In the digital era, customers need a reason to visit brick and mortar. That reason is experiential. No longer do stores function solely for transactional purposes, just as shoppers no longer shop only with an intent to purchase. Shopping in physical stores has to provide an experience that can’t be had with a mouse click or pressing the pay button on our screens. Stores are brand building opportunities that should appeal to a customer’s sense of discovery, in addition to touching a product, examining the cut if it is fashion, smelling a scent and trying something on.
According to strategic advisers McKinsey, the sensory experience is the store format of the future, allowing retailers to offer distinctive and compelling experiences, giving a reason for shoppers to come through their doors. McKinsey this month released an insight report called "The ever-changing store: Taking an agile, customer-centric approach to format redesign,” which highlights why retailers should embrace speedier and less expensive format redesign that quickly yields returns on investment.
McKinsey recommends an approach that marries the creativity and empathy of design thinking with the discipline and speed of agile methodologies. This entails making high-impact changes rather than department-wide or storewide remodels. Indeed, retailers must adopt a mind-set of “never being done.”
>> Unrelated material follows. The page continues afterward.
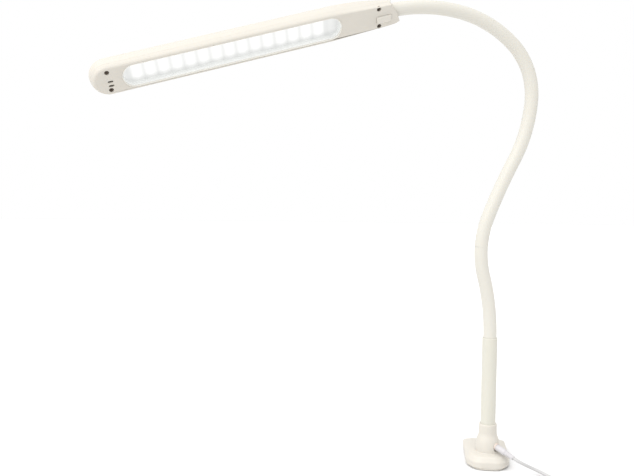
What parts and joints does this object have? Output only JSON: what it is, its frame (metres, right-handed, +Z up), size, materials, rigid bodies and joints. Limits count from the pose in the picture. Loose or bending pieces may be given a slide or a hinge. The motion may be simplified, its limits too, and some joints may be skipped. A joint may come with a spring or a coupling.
{
  "type": "clip on reading lamp",
  "caption": "LED reading lamp: slim wand head with a long lit window on a flexible gooseneck, rigid sleeve tube, small domed base to fasten to a clamp or table, and a thin DC supply lead.",
  "frame": {"origin": "middle of the base's underside, straight below the post's axis", "axes": "+Z up along the post, +Y towards the long rear end of the base, the head hangs out over -X"},
  "size_m": [0.4919, 0.203, 0.4922],
  "materials": {
    "ivory_plastic": "cream-white moulded ABS, satin",
    "foot_rubber": "grey elastomer, fine grain",
    "screw_steel": "zinc plated",
    "insert_brass": "turned",
    "sleeve_paint": "cream-white paint on a drawn tube",
    "neck_skin": "smooth soft PVC sleeve",
    "core_steel": "wound spring steel",
    "wire_sheath": "PVC insulation",
    "rim_gloss": "polished bevel",
    "tray_white": "white reflective",
    "diffuser_opal": "opal acrylic, lit",
    "board_white": "white solder resist",
    "led_yellow": "phosphor resin",
    "spreader_aluminium": "rolled",
    "board_green": "green solder resist",
    "part_black": "moulded",
    "plug_nickel": "nickel plated",
    "lead_vinyl": "cool white PVC",
    "tie_grey": "soft strap"
  },
  "bodies": {
    "base": {"base_shell": "ivory_plastic", "base_plate": "ivory_plastic", "base_pad": "foot_rubber", "plate_screws": "screw_steel", "threaded_inserts": "insert_brass", "grub_screw": "screw_steel", "sleeve_tube": "sleeve_paint", "neck_root_skin": "neck_skin", "neck_root_core": "core_steel", "base_wires": "wire_sheath", "jack_body": "part_black", "plug_barrel": "plug_nickel", "plug_body": "lead_vinyl", "strain_relief": "lead_vinyl", "lead": "lead_vinyl", "lead_coil": "lead_vinyl", "lead_tail": "lead_vinyl", "coil_tie": "tie_grey", "usb_plug_body": "lead_vinyl", "usb_plug_shell": "plug_nickel", "usb_plug_tongue": "tray_white"},
    "neck_link_1": {"neck_skin_1": "neck_skin", "neck_core_1": "core_steel", "neck_wire_1": "wire_sheath"},
    "neck_link_2": {"neck_skin_2": "neck_skin", "neck_core_2": "core_steel", "neck_wire_2": "wire_sheath"},
    "neck_link_3": {"neck_skin_3": "neck_skin", "neck_core_3": "core_steel", "neck_wire_3": "wire_sheath"},
    "neck_link_4": {"neck_skin_4": "neck_skin", "neck_core_4": "core_steel", "neck_wire_4": "wire_sheath"},
    "neck_link_5": {"neck_skin_5": "neck_skin", "neck_core_5": "core_steel", "neck_wire_5": "wire_sheath"},
    "neck_link_6": {"neck_skin_6": "neck_skin", "neck_core_6": "core_steel", "neck_wire_6": "wire_sheath"},
    "neck_link_7": {"neck_skin_7": "neck_skin", "neck_core_7": "core_steel", "neck_wire_7": "wire_sheath", "neck_stud": "insert_brass", "neck_nut": "insert_brass"},
    "head": {"head_upper_shell": "ivory_plastic", "head_lower_shell": "ivory_plastic", "head_screws": "screw_steel", "window_rim": "rim_gloss", "reflector_tray": "tray_white", "diffuser": "diffuser_opal", "led_board": "board_white", "leds": "led_yellow", "heat_spreader": "spreader_aluminium", "driver_board": "board_green", "driver_parts": "part_black", "switch_body": "part_black", "neck_bush": "tray_white", "head_wires": "wire_sheath"},
    "button": {"switch_button": "ivory_plastic", "switch_plunger": "part_black"}
  },
  "joints": [
    {"name": "lower_bend", "type": "hinge", "parent": "base", "child": "neck_link_1", "pos_m": [0, 0, 0.1426], "axis": [0.342, -0.9397, 0], "range_deg": [-30, 30]},
    {"name": "lower_side", "type": "hinge", "parent": "neck_link_1", "child": "neck_link_2", "pos_m": [-0.00825, -0.003, 0.20711], "axis": [-0.9055, -0.3296, -0.2672], "range_deg": [-30, 30]},
    {"name": "lower_bend_upper_half", "type": "hinge", "parent": "neck_link_2", "child": "neck_link_3", "pos_m": [-0.00483, -0.00176, 0.27114], "axis": [0.342, -0.9397, 0], "range_deg": [-30, 30]},
    {"name": "upper_side", "type": "hinge", "parent": "neck_link_3", "child": "neck_link_4", "pos_m": [0.02133, 0.00776, 0.33017], "axis": [-0.8258, -0.3006, 0.4772], "range_deg": [-30, 30]},
    {"name": "upper_bend", "type": "hinge", "parent": "neck_link_4", "child": "neck_link_5", "pos_m": [0.03863, 0.01406, 0.39233], "axis": [0.342, -0.9397, 0], "range_deg": [-30, 30]},
    {"name": "upper_bend_upper_half", "type": "hinge", "parent": "neck_link_5", "child": "neck_link_6", "pos_m": [0.01713, 0.00624, 0.45116], "axis": [0.342, -0.9397, 0], "range_deg": [-30, 30]},
    {"name": "head_nod", "type": "hinge", "parent": "neck_link_6", "child": "neck_link_7", "pos_m": [-0.03653, -0.0133, 0.48121], "axis": [0.342, -0.9397, 0], "range_deg": [-30, 30]},
    {"name": "head_roll", "type": "hinge", "parent": "neck_link_7", "child": "head", "pos_m": [-0.11101, -0.0404, 0.47982], "axis": [-0.9098, -0.3311, -0.2504], "range_deg": [-60, 60]},
    {"name": "switch_press", "type": "slide", "parent": "head", "child": "button", "axis": [-0.415, 0.7099, 0.5691], "range_m": [0, 0.001], "stiffness_N_per_m": 600}
  ],
  "couplings": [
    {"joint": "lower_bend_upper_half", "follows": "lower_bend", "ratio": 1},
    {"joint": "upper_bend_upper_half", "follows": "upper_bend", "ratio": 1}
  ]
}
This is why concept boutiques like Dover Street Market and department stores such as Selfridges have mastered the art of retailing, selling valuable experiences as much as products.
One of the key concepts of McKinsey’s insights is for retailers to define their vision. What is the primary function of the store? Where does it sit in its omnichannel portfolio? Is it a showroom to introduce new products, but with little inventory? Is it to offer a service that can’t be executed online? Is it a changing curated product assortment?
Mapping the customer journey
Retailers would do well to listen to their customers to see if their needs are being met. Why are they visiting their stores, what are their purchasing and browsing habits? How do they behave in-store? Are they shopping for items, goal-oriented, or do they interact with the store environment and are open to discovery? What are their pain points and obstacles they face to meeting their retail needs?
According to McKinsey, retailers would use a variety of methods—such as structured interviews, ethnographic techniques, and analysis of internal data (e.g. customer complaints, customer-satisfaction surveys, and point-of-sale data)—to understand the customer journey, in order to uncover a consumer’s unspoken desires, motivations, and concerns.
Of course some customer journeys are to meet a simple retail need, like visiting a store because you need a pair socks. But it is precisely those companies who go beyond the bounds of old-fashioned retailing that may have you go home with a newly acquired wardrobe.